Conocí a Dui en el Centro de Acogida de Medellín, de pie, con una historia en sus manos que abría vuelo con su lectura parsimoniosa. Asistíamos a un taller de la Red de Escritores de Medellín, en donde niños y adolescentes se tomaban la palabra.
¡MMM!… qué pereza, ya han pasado 1, 3, 5, 6, 7 meses aquí encerrado. No aguanto más esto. Todos los días la misma cosa, la misma rutina, el mismo encierro. Como, bebo, duermo, despierto, recibo caricias, a veces golpecitos, pues, de vez de en cuando.
Esta oscuridad a veces me asusta, a veces siento cosquillas a mi alrededor, sobre todo cuando mi mamá se acuesta de lado, siento que se me viene todo encima, no sé si es la almohada que pesa mucho o mi papá encima de mi madre. Me confundo, quizá sea otra cosa.
Diez de diciembre, 6:30 pm. Nace un niño blanco, con ojos muy abiertos, no para de llorar, está muy asustado por lo que escucha, por lo que ve, por lo que siente, todo es muy diferente, muy extraño. Su madre, temblorosa y muy ansiosa, con la cara húmeda de tanto llorar, de tanto sudar, pide a su hijo sin pensarlo dos veces.
– Quiero cargarlo, ¿Puedo cargarlo?, quiero sentirlo- dijo al mirarme.
Dui se estremece. Nos estremece. Su historia se parece a la nuestra, al amor de mamá cuando nacemos, al vínculo que nos une. Somos parte de ellas. Mamá es la preocupación de Dui; en ella nació. La voz sale disparada por todos los rincones, habla de naves espaciales para bebés sietemesinos y de niños llorando, menos él. Valiente aguarda en silencio esperando que mamá regrese.

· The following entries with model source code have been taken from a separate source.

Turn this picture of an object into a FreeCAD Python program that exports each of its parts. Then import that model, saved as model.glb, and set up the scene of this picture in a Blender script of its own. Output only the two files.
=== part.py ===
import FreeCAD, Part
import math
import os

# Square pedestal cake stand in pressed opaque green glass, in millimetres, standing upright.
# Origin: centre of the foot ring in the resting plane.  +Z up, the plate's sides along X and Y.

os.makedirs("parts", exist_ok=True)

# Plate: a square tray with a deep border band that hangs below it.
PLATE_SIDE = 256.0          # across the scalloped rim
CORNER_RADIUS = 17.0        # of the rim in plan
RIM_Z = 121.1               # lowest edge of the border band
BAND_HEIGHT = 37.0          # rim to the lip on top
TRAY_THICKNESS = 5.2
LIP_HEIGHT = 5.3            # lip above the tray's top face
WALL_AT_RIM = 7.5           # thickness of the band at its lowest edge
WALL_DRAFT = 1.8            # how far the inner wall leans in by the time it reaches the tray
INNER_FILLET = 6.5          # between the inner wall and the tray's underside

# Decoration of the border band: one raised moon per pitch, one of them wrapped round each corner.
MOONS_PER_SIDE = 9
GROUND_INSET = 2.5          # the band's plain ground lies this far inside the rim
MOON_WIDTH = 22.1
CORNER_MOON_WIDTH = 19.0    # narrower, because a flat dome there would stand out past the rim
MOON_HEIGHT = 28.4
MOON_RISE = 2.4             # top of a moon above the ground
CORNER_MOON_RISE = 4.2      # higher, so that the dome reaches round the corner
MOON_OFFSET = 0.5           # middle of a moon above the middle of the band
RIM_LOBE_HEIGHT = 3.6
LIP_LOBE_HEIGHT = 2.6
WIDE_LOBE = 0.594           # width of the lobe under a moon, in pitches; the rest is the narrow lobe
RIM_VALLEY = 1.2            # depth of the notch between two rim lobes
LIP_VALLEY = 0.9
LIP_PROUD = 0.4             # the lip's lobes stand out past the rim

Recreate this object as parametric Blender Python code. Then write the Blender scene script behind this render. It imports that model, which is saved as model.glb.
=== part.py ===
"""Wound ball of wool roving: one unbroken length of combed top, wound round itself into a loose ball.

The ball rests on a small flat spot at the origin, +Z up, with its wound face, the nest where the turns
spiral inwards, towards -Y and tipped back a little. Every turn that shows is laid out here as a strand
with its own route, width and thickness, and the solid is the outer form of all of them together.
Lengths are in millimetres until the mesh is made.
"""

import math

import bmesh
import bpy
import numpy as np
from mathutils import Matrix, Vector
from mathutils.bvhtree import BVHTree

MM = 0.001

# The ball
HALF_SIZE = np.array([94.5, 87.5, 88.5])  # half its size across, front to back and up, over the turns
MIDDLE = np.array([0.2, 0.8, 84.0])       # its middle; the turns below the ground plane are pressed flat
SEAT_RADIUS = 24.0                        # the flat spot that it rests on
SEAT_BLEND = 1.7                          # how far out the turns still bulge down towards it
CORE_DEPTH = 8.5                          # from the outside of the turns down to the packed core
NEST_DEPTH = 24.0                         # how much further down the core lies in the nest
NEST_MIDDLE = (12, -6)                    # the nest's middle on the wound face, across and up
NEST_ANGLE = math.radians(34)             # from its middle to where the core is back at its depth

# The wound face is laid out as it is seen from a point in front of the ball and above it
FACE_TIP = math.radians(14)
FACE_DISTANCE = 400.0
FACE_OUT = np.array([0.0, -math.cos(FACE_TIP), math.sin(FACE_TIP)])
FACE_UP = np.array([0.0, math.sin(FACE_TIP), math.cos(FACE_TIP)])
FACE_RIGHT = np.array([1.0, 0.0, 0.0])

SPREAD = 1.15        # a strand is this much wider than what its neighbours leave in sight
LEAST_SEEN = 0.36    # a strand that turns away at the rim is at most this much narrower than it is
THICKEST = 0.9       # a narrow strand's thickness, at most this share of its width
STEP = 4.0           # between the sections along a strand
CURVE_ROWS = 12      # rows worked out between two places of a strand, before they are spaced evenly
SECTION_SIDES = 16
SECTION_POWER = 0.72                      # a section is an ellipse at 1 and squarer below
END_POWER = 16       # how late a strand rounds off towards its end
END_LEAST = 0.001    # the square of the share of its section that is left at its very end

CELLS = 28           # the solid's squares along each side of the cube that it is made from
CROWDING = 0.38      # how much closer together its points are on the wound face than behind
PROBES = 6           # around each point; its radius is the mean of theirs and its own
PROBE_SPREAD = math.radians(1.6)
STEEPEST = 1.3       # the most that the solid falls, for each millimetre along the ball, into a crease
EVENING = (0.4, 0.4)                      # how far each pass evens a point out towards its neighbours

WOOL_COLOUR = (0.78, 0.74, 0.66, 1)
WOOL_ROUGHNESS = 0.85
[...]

Pero cómo llorar, si a mi lado estaba acostada una niña hermosa, su nave espacial era la más bonita y su piel la más limpia, la más tierna. Llené mis recuerdos con sus imágenes, del deseo de encontrarla luego para vivir una aventura.
De a poco transita por las visitas al médico y las ronchitas rojas en su piel queriendo invadirlo, de sus primeros pasos, de cuando dijo “ma y pa”, de los golpecitos en la espalda, que no eran para reprender sino para que pasara los gases, y del bautizo en “un castillo muy grande”. Y da un salto de muchos años, hasta su adolescencia.
17 años después. Lamentablemente estoy en una cárcel de menores. No entiendo qué me pasó, si mis sentimientos, mis metas, mis pasiones, mi madre decía que eran las mejores. Hoy me hace mucha falta ese calor de una madre, ella está muy lejos. Me da miedo que por decepcionarla, me deje de amar un poco. Las miles y miles de neuronas me recuerdan que no hay marcha atrás.
Dui se detiene y cubre los ojos con sus manos. Dos compañeros se alejan del suelo y lo abrazan. Él se recuesta en búsqueda del cariño de su madre que, decepcionada, dejó de llamarlo cuando conoció del paradero de su hijo. Habían transcurrido siete meses, el mismo tiempo que permaneció en el vientre de mamá, alejado de ella, en otras condiciones. Uno, dos, tres, cuatro, cinco, seis, siete. En este tiempo sus sueños cobraron esperanza. Retomaron el impulso. Dui vuelve a la carga, con sus ojos empañados y el miedo latente de que mamá no lo pida en sus brazos, como en la tarde que brotó de su primer encierro.
Hoy en día me dedico a soñar, a vivir algo que no es verdad, a pedirle a Dios que no me dé tan duro cuando despierte cada mañana a la dura realidad. Le pido a Dios que al salir de acá, mi padre y mi madre me acepten nuevamente como hijo. Puedo ser todo, pero sin ustedes no soy feliz.